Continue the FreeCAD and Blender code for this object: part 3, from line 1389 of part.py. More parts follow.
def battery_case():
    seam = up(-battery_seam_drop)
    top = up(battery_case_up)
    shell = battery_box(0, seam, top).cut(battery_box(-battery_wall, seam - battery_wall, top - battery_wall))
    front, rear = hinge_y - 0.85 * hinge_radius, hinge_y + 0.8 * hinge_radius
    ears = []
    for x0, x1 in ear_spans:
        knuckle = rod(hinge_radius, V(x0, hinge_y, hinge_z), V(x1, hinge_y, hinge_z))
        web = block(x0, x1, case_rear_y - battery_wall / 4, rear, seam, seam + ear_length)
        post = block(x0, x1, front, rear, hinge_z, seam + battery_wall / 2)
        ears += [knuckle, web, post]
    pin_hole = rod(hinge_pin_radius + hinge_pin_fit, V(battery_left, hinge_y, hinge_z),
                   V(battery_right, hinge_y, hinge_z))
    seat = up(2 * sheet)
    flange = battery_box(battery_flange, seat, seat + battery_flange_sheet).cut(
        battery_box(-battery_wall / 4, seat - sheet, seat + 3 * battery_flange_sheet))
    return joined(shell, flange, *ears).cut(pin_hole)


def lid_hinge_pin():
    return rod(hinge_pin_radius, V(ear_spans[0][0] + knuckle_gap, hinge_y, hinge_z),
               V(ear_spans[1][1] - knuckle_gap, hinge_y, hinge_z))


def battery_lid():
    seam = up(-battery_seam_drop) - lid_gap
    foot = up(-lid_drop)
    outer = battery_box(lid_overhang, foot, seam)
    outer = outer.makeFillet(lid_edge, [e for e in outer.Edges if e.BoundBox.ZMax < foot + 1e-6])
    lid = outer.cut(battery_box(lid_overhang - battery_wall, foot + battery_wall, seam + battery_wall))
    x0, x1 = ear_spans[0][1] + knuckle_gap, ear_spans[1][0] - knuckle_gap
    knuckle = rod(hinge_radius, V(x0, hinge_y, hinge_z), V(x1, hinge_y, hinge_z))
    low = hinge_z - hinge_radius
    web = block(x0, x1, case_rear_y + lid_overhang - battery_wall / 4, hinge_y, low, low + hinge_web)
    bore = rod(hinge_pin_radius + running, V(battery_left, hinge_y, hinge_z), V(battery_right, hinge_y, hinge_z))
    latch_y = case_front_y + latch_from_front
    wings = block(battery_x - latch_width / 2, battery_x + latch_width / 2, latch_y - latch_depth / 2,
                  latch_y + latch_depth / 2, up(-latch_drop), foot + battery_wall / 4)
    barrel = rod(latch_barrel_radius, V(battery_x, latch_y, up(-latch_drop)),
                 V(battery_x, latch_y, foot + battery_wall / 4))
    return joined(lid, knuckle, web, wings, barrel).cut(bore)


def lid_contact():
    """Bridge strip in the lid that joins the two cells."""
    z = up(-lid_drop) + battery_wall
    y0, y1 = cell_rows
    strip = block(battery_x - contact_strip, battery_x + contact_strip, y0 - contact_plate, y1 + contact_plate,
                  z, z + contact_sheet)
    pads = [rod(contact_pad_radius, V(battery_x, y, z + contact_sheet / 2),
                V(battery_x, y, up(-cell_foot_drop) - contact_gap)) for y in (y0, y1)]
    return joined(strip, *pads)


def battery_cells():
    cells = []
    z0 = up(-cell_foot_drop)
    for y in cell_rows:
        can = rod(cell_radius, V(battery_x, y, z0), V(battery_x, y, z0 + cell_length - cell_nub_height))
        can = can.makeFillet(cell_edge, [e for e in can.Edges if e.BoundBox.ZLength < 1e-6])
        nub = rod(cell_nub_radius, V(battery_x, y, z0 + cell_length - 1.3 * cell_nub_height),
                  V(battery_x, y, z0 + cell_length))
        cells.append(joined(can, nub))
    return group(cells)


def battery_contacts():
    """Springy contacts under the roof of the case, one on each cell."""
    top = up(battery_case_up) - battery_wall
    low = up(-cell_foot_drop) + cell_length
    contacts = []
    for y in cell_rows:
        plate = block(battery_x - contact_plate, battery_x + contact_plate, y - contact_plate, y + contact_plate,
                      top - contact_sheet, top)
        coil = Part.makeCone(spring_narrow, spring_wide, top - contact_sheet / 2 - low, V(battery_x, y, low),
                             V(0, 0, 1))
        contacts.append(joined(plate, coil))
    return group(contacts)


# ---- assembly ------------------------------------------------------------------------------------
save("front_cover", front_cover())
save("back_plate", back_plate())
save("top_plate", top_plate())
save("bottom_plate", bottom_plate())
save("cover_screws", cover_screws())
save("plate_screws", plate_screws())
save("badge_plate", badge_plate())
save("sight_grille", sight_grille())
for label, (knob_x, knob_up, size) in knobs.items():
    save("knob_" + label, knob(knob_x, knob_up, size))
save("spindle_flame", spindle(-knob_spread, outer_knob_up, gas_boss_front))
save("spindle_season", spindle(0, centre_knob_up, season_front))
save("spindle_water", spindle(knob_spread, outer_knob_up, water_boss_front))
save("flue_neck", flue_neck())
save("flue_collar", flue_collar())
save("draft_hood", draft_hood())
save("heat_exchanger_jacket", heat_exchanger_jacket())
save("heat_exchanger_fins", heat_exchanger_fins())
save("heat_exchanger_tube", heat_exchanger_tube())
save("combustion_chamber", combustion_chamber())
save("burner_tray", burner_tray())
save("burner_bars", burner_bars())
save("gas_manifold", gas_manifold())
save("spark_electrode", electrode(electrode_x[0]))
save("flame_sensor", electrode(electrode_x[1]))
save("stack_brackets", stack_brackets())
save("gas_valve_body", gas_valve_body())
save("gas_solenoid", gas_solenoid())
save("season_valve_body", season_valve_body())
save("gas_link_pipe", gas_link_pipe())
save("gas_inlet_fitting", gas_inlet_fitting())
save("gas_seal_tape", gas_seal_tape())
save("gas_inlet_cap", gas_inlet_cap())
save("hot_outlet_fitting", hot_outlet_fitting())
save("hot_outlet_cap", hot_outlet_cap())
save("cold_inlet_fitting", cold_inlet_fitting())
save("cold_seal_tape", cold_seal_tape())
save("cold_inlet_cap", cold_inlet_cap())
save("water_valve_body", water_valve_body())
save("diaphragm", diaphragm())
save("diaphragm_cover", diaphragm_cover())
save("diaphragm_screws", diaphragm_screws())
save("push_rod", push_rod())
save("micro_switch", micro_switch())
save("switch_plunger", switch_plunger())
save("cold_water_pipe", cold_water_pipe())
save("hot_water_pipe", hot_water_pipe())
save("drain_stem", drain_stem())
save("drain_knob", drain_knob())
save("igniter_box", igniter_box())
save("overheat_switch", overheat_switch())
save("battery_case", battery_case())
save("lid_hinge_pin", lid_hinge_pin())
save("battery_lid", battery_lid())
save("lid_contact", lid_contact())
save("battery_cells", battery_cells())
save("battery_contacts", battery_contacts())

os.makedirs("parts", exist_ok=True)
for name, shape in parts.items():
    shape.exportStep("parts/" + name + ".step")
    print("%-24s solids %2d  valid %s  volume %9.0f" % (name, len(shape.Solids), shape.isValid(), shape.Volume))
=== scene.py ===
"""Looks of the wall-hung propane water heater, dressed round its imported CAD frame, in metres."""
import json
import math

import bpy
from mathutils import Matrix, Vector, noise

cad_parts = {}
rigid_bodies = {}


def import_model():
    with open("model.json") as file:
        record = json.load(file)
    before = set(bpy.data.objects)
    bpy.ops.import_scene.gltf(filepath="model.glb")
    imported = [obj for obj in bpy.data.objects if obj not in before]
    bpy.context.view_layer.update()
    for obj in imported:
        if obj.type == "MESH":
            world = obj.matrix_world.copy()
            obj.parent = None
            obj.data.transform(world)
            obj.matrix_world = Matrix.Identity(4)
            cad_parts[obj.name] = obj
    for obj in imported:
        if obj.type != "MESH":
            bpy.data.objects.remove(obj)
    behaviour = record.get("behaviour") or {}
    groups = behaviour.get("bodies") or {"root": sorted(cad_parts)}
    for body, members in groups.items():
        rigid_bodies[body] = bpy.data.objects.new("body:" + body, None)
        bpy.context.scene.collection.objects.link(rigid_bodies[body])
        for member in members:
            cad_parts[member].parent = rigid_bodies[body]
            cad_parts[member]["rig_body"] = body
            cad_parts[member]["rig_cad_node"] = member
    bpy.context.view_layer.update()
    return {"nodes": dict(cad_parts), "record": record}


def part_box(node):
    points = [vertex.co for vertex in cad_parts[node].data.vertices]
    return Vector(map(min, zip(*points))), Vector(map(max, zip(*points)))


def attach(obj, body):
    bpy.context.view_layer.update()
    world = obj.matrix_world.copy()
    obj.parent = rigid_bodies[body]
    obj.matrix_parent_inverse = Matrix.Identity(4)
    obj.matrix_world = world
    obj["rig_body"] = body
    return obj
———
▶ _Set task_
Identify all lines where the word "members" shows up. Copy them.

▶ _Reply_
    for body, members in groups.items():
        for member in members:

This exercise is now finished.